Published: Tuesday, April 15, 2014 11:30 p.m. CDT • Updated: Wednesday, April 16, 2014 7:45 a.m. CDT
Caption
(Charles Menchaca – cmenchaca@shawmedia.com)
U.S. Senate candidate and State Sen. Jim Oberweis, R-Sugar Grove, speaks on Tuesday at the Sixth Annual Chicago and Illinois Tax Day Tea Party at the Arcada Theater in St. Charles.

ST. CHARLES – Politicians, policymakers and grassroots organizers Tuesday gathered at the Arcada Theater to urge residents to get involved.

Attendees at the Sixth Annual Chicago and Illinois Tax Day Tea Party nearly filled the theater’s floor seating and balcony.

They heard from more than 12 speakers, some of which promoted their candidacies and nearly all of which spoke to the Tea Party’s values of fiscal responsibility, limited government and free markets.

The event is usually held in cold weather outdoors in Chicago, but the party opted to hold it indoors this year, said Denise Cattoni, founder of the Illinois Tea Party.

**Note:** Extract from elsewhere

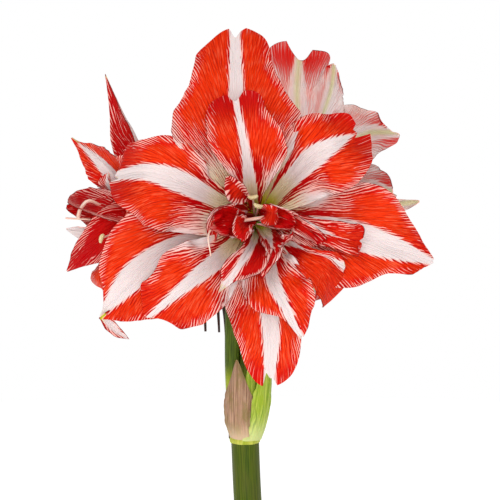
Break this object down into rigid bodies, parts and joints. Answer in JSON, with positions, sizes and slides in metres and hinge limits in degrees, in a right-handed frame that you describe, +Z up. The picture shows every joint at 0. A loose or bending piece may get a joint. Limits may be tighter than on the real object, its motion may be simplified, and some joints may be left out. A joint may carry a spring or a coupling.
{
  "type": "potted double amaryllis",
  "caption": "Amaryllis bulb in a clay pot, with strap leaves and a tall scape that carries large striped double blooms facing outwards.",
  "frame": {"origin": "middle of the pot's underside, on the surface that it stands on", "axes": "+Z up along the scape; -Y is the way the front bloom faces; +X to the right as seen from the front"},
  "size_m": [0.2825, 0.2755, 0.7238],
  "materials": {
    "clay": "matt, slightly rough terracotta",
    "soil": "crumbly dark potting soil",
    "bulb_skin": "dry papery skin over a fleshy bulb",
    "green_stem": "smooth, waxy, yellow-green",
    "leaf": "smooth, satin, mid green",
    "spathe_pink": "papery, pinkish brown with fine veins",
    "spathe_green": "papery, yellow-green with fine veins",
    "withered": "dry, dark brown",
    "petal": "satin red with white midribs, throat and fine white streaks"
  },
  "bodies": {
    "root": {"pot": "clay", "soil": "soil", "bulb": "bulb_skin", "scape": "green_stem", "leaf_1": "leaf", "leaf_2": "leaf", "leaf_3": "leaf", "leaf_4": "leaf", "spathe_left": "spathe_pink", "spathe_right": "spathe_green", "bracteole_1": "withered", "bracteole_2": "withered", "bloom_front": "petal", "bloom_left": "petal", "bloom_right": "petal"}
  },
  "joints": []
}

Among the first speakers was Senate candidate and State Sen. Jim Oberweis, R-Sugar Grove. He told the crowd that government taxes too much and spends too much.

“All of us as individuals can make much better use of the dollars ... let us spend those dollars, and that’ll help get the economy going,” Oberweis said.

Other guests included Joe Walsh, former U.S. congressman and current talk show host of AM560 The Answer. Elgin resident Todd Hartwell, who attended the event with his wife, Tish, said he enjoyed hearing Walsh speak.

Hartwell said he has been a member of the Elgin Tea Party for about six years. He said the nation’s citizens have been asleep too long and the tea party can help wake them up.

Hartwell said being in the tea party is about being moral and following the Constitution. Like Hartwell, Batavia resident Judy Fanizza also has attended several local tea party rallies. During Tuesday’s event, she picked up a yard sign promoting Paul Schimpf for Illinois Attorney General.

Fanizza said she will be sworn in today as a Batavia Township precinct committeeman. She did not always envision herself in politics, but after joining the tea party five years ago she decided to be part of making change in government.

“Get involved,” Fanizza said. “The time is now.”